Peu d’hommes auront compté autant dans ma vie intellectuelle et militante. Il faisait partie de ceux qui, comme Albert Soboul, grand historien de la Révolution française, ont légitimé intellectuellement mon choix politique du communisme, au moment du grand choc de 1968. Celles et ceux qui l’admiraient étaient en fait des myriades. Sa rigueur, son érudition marxologique et sa critique mordante ont fasciné plusieurs générations d’étudiants, d’enseignants, de chercheurs et de militants.
Lucien aurait pu avoir une carrière tout aussi tranquille que brillante. Il n’en a rien été. Normalien, professeur à l’automne de 1949, il est révoqué dès mai 1950 d’un poste de prestige, au lycée français de Bruxelles. S’il fait son service militaire, comme tous les jeunes Français, il le fait en Algérie, au sein du corps héritier du « Bat d’Af », le très disciplinaire Bataillon d’Afrique. Communiste et militant syndicaliste, il collectionne les mutations administrativement décidées avant d’atterrir au lycée Saint-Charles, où il reste jusqu’à la fin de sa carrière d’enseignant en 1970.

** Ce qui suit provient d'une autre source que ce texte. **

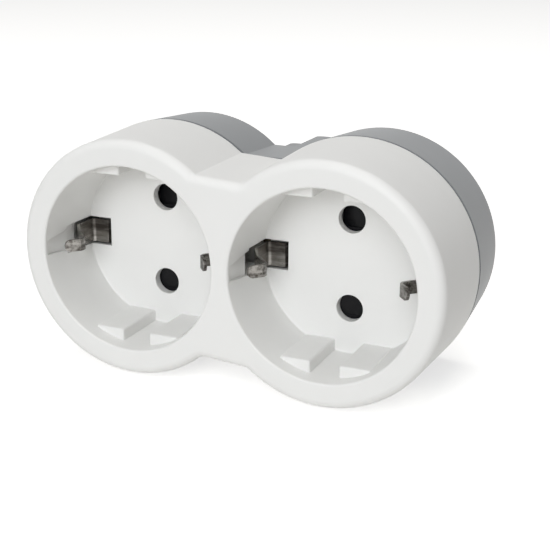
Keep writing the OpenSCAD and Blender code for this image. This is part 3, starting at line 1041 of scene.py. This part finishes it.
    def posts(self, side: int) -> list[Solid]:
        """Post, studs and screw bosses behind one well.

        Args:
            side: Side of the case, -1 or 1.

        Returns:
            The solids to add.
        """
        x = side * SIZES.socket_x
        root = self.floor_back - self.floor_t / 2
        made = [
            Solid.turned([(self.post_r, root), (self.post_r, self.post_end),
                          (self.post_tip_r, self.post_end), (self.post_tip_r, self.tip_end)],
                         x, 0.0, SMALL_STEPS),
        ]
        for end in (-1, 1):
            z = end * SIZES.screw_dz
            made.append(Solid.turned(
                [(self.stud_r, root), (self.stud_r, self.post_end),
                 (self.stud_tip_r, self.post_end), (self.stud_tip_r, self.tip_end)],
                x - side * SIZES.screw_dx, z, SMALL_STEPS))
            made.append(Solid.rod(self.boss_r, root, self.boss_end,
                                  x + side * SIZES.screw_dx, z))
        return made

    def build(self) -> bpy.types.Object:
        """Builds the shell.

        Returns:
            The piece.
        """
        shell = self.outer().minus(self.cavity())
        for side in (-1, 1):
            x = side * SIZES.socket_x
            shell.plus(Solid.rod(SIZES.well_r + self.cup_wall, self.face_t / 2,
                                 self.floor_back, x, 0.0, ROUND_STEPS))
            shell.plus(*self.posts(side))
        shell.plus(Solid.block((-self.web_w, self.web_w), (-self.web_h, self.web_h),
                               self.face_t / 2, self.floor_back))
        for side in (-1, 1):
            x = side * SIZES.socket_x
            space = self.well(x)
            for across in (-1, 1):
                for end in (-1, 1):
                    space.minus(self.rib(x, across, end))
            shell.minus(space)
            for across in (-1, 1):
                shell.minus(*self.clip_slot(x, across))
                shell.minus(self.pin_hole(x, across * SIZES.pin_z))
                shell.minus(Solid.rod(
                    SIZES.screw_r + self.thread_gap, self.screw_tip, self.boss_end + OVERRUN,
                    x + side * SIZES.screw_dx, across * SIZES.screw_dz))
        return finished(shell, "front_shell", WHITE, Body.CASING, ["front_cover"])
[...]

Science et lutte : les deux facettes de la quête de l’émancipation humaine
Marqué par les souvenirs de la guerre, plongé dans les pugilats idéologiques de la guerre froide, il faisait partie de ces intellectuels qui pensaient que la science et la lutte étaient deux facettes indissociables de la grande quête de l’émancipation humaine. Comme son ami Louis Althusser, comme tant d’autres, il fut sans réticence un intellectuel stalinien « à son créneau », très tôt un connaisseur érudit de Marx en version originale, comme il le fut de Lénine, grâce à son épouse Françoise qui maîtrisait parfaitement le russe [1].

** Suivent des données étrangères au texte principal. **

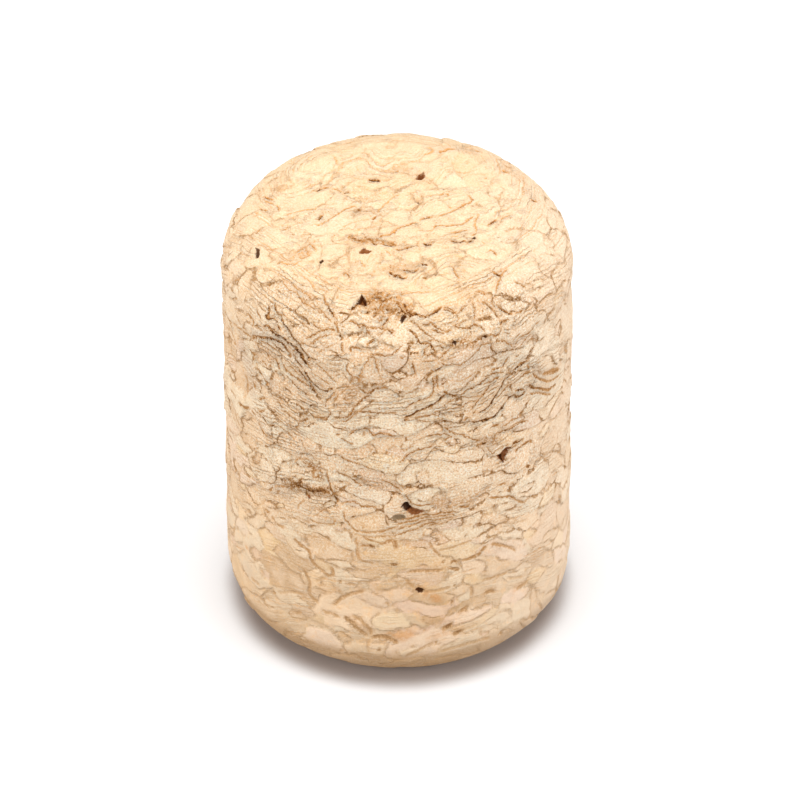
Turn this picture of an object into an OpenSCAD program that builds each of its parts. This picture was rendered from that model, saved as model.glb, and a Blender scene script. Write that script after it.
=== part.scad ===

Il ne fut pas facile, à cette génération, de se débarrasser des macules du stalinisme. En 1956, Lucien fit partie de ceux qui, tout en entrevoyant la tragédie d’une époque, ont d’abord considéré, comme Maurice Thorez et Mao Zedong, que la critique ne devait pas se confondre avec le reniement. Il estima donc, comme la grande majorité de ses camarades du PCF, que l’opportunisme était le principal danger.
Le premier grand combat public de sa vie fut mené contre la lecture de Marx entreprise par Roger Garaudy, alors considéré de fait comme le philosophe officiel du PC. Comme Althusser, il voyait dans ses approches une altération du marxisme, à terme source de capitulation. Mais à la différence d’Althusser, il choisit de combiner cet esprit de rigueur, confinant parfois à la raideur, avec le désir d’ouverture que le PCF engagea après 1962 et qui le poussa jusqu’aux rivages de l’eurocommunisme, entre 1975 et 1978.
Le choix du Parti communiste
En 1970, Lucien Sève choisit d’être permanent du Parti communiste. Le choix n’était pas sans conséquences redoutables : aux yeux du plus grand nombre, et d’abord à ceux des intellectuels, celui qui choisit d’être un révolutionnaire professionnel se met du côté de « l’intérêt de parti » et pas du côté de la « vérité » ou de « l’objectivité ». Au bout du compte, cela lui a valu de ne pas être reconnu pour le grand intellectuel que la somme et la qualité de ses œuvres désignaient pourtant. Il est vrai que le choix d’un engagement total, au sein d’un parti qui a été à la fois l’objet d’un choix conscient, une passion et un appareil, s’est avéré une contrainte façonnant la façon d’être, de parler et d’écrire. Mais ce respect du collectif militant d’insertion ne signifiait pas chez Lucien Sève l’obédience absolue de la foi. Il fut un permanent, membre du Comité central dès 1961 (il a alors 35 ans). En pratique, il fut considéré comme un philosophe officiel, même s’il s’en est toujours âprement défendu. Mais il n’accéda jamais au sacro-saint Bureau politique. Directeur des éditions du PCF depuis 1970, il quitta volontairement cette fonction en 1982, parce qu’il estimait ne plus disposer de l’autonomie de décision indispensable à ses yeux. Enfin, en juin 1984, alors qu’il était à l’apogée de son image dans le parti, il amorça le processus de distanciation qui fit de lui un refondateur en 1989 et lui valut même un temps d’être tenu pour l’âme d’un complot contre le parti. Lucien savait ce qu’il en coûtait de s’écarter de la ligne : il en assumait le prix.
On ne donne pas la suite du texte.